WASHINGTON  -- Timothy Geithner says in a new memoir that he considered stepping down as Treasury secretary in 2010 after the financial crisis and suggested Hillary Rodham Clinton as a possible successor.

President Barack Obama rebuffed Geithner's suggestion, and he remained at Treasury until 2013.

Geithner's memoir will be published next week. On Thursday, The Associated Press bought an early copy.

Geithner writes of the incident in "Stress Test," which explores his turbulent four years at Treasury. During his tenure, the Obama administration faced the worst recession and most severe financial crisis since the Great Depression.

In several sections of his memoir, Geithner recounts internal conversations about who might replace him in a post he was initially reluctant to accept.

When his nomination ran into challenges over his tax filing problems, Geithner offered to pull his name from consideration.

In proposing that the White House consider Clinton as his successor in 2010, Geithner cited her star power as secretary of state. Among the other names Geithner suggested was Jack Lew, who succeeded him last year.

By his own acknowledgement, Geithner seemed an awkward fit as Treasury secretary, neither an economist nor a banker nor a natural public speaker.
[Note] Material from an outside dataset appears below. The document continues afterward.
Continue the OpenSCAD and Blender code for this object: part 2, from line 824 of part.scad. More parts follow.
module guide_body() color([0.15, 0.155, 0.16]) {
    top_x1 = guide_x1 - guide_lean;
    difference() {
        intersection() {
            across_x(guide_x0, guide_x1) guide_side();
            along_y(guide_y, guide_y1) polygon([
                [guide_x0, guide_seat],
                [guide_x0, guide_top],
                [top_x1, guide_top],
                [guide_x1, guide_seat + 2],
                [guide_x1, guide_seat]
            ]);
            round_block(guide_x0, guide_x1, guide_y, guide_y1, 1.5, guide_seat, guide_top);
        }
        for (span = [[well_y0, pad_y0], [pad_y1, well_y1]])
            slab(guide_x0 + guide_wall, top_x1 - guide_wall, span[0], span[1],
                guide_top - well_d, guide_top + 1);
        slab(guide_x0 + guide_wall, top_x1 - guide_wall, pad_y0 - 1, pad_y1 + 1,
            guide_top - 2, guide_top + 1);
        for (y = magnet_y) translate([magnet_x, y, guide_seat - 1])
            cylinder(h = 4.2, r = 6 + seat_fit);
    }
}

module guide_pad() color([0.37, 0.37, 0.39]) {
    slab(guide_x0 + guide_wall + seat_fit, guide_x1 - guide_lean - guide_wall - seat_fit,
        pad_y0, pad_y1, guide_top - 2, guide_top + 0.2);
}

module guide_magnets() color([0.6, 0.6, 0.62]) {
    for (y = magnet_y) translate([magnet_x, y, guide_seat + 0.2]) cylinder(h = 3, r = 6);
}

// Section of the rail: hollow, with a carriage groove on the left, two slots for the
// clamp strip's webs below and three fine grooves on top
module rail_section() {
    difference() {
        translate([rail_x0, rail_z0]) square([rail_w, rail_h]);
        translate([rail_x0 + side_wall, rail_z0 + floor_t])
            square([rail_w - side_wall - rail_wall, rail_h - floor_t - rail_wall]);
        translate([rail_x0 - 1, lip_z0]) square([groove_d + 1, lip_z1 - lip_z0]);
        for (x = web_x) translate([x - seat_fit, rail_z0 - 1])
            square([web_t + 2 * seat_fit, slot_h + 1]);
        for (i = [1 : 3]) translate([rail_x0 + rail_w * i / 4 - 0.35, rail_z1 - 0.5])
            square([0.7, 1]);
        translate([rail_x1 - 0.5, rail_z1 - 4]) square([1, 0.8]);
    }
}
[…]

No Treasury secretary since the Depression confronted so many financial threats at once. When Geithner became Treasury secretary in January 2009, the economy had sunk into a deep recession. Unemployment was surging, and the financial system was teetering.

Having previously led the Federal Reserve Bank of New York, Geithner had worked to craft the government's early response to the financial crisis. The crisis erupted in the fall of 2008 with the fall of investment bank Lehman Brothers and the government takeover of mortgage giants Fannie Mae and Freddie Mac

Geithner's supporters said he deserved credit for helping steady the banking system, restore investor confidence and avert a complete meltdown.
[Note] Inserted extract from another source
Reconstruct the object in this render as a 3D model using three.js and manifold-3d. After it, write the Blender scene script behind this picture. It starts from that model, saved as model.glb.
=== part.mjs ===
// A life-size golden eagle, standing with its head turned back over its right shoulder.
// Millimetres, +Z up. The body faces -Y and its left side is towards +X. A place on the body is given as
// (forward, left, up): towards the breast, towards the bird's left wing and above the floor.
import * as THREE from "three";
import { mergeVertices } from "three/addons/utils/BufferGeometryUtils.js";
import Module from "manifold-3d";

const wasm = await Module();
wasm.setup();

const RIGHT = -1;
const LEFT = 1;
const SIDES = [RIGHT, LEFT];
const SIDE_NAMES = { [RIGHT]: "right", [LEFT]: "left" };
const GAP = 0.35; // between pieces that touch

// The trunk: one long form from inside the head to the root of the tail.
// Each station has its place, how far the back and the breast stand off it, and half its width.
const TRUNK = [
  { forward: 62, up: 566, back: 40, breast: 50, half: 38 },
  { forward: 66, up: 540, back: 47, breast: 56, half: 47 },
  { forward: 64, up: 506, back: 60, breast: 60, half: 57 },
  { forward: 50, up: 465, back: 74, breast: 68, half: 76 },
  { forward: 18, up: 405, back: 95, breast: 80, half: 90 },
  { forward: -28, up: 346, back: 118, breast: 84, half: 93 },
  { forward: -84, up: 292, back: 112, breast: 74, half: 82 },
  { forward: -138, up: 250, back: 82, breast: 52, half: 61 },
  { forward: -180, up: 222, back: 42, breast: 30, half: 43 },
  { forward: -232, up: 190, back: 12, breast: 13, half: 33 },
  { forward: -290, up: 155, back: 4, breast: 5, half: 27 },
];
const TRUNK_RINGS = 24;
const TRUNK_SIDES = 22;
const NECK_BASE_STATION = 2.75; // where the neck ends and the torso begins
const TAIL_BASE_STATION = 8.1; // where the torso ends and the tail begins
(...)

His critics countered that his policies consistently favored big banks and neglected ordinary Americans, including many struggling to save their homes after a wave of foreclosures followed the housing bust.
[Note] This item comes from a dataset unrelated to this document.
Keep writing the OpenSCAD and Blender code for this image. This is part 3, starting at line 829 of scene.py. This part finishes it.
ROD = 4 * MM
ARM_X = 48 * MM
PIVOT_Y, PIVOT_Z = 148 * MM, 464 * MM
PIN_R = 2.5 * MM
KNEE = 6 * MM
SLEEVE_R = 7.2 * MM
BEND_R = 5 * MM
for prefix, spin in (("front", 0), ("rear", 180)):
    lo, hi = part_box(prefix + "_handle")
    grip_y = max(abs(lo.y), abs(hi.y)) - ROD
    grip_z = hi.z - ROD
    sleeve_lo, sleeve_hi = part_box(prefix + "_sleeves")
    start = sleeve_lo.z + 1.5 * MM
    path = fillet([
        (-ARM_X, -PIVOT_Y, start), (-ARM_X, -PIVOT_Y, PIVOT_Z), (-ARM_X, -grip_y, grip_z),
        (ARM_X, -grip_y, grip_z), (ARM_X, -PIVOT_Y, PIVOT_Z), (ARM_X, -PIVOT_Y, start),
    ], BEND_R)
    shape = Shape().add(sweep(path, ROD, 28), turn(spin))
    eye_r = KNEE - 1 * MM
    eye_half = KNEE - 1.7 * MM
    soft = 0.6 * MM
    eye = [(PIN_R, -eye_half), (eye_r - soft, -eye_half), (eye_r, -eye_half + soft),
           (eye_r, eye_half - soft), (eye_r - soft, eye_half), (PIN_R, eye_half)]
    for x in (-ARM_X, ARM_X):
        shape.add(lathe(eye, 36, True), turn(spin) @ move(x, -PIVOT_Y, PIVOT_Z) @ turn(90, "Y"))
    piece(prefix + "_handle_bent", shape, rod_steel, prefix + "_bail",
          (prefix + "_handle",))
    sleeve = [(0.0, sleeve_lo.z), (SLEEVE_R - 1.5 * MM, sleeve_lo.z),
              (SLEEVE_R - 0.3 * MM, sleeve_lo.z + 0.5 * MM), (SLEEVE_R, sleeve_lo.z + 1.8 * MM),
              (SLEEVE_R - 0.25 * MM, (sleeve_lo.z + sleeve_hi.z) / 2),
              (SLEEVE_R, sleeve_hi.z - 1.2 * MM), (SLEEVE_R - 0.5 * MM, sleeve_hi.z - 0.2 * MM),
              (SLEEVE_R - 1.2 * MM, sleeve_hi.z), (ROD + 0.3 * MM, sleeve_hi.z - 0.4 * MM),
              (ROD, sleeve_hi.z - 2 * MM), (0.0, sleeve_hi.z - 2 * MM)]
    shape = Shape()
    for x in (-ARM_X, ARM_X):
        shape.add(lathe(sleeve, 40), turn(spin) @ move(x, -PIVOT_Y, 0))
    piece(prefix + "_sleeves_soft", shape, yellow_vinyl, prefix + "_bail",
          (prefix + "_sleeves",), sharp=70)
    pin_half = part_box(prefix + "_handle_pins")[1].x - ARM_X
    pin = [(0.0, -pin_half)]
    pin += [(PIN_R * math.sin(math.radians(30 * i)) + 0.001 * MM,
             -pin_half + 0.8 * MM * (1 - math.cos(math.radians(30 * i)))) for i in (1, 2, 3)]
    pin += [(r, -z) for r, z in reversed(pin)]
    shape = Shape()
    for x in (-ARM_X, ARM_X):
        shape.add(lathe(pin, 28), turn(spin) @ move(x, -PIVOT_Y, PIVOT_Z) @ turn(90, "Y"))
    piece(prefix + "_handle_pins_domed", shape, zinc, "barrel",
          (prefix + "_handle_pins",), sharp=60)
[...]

In his memoir, Geithner pushes back against such criticism. He writes that it would have been impossible to fix the economy without first shoring up the banking system and restoring confidence. This, he writes, was the most urgent task. A banking panic would have defeated the administration's efforts to help the economy recover.

He acknowledges that the government's efforts to help troubled homeowners keep their homes were inadequate. But he argues that no "game-changing housing plan" that would have offered Americans substantial relief existed for Geithner's team to embrace.

Geithner rejected the idea of fixing banks by nationalizing them or letting the weakest firms fail. Instead, he writes, while vacationing on a beach in Mexico, he fleshed out a plan for using "stress tests" to see how much additional capital banks would need to survive a financial catastrophe.

If banks struggled to pass these tests, they would have to raise capital privately or be forced to accept support from the government. Geithner writes that this strategic choice was key to salvaging the financial system.

In the book, Geithner addresses his biggest public relations disaster - his first speech as Treasury secretary on Feb. 10, 2009.

Obama had told reporters at his first news conference that Geithner would lay out how the administration would fix the financial system.

"He's going to be terrific," Obama said of Geithner.

The speech unnerved investors. The Dow Jones industrial average plunged nearly 400 points, an ominous start for an administration official whose main task was to restore confidence in financial markets.

"It's fair to say the speech did not go well," Geithner writes.

Yet Geithner said the plan, which involved determining how much capital the biggest banks needed, ended up working.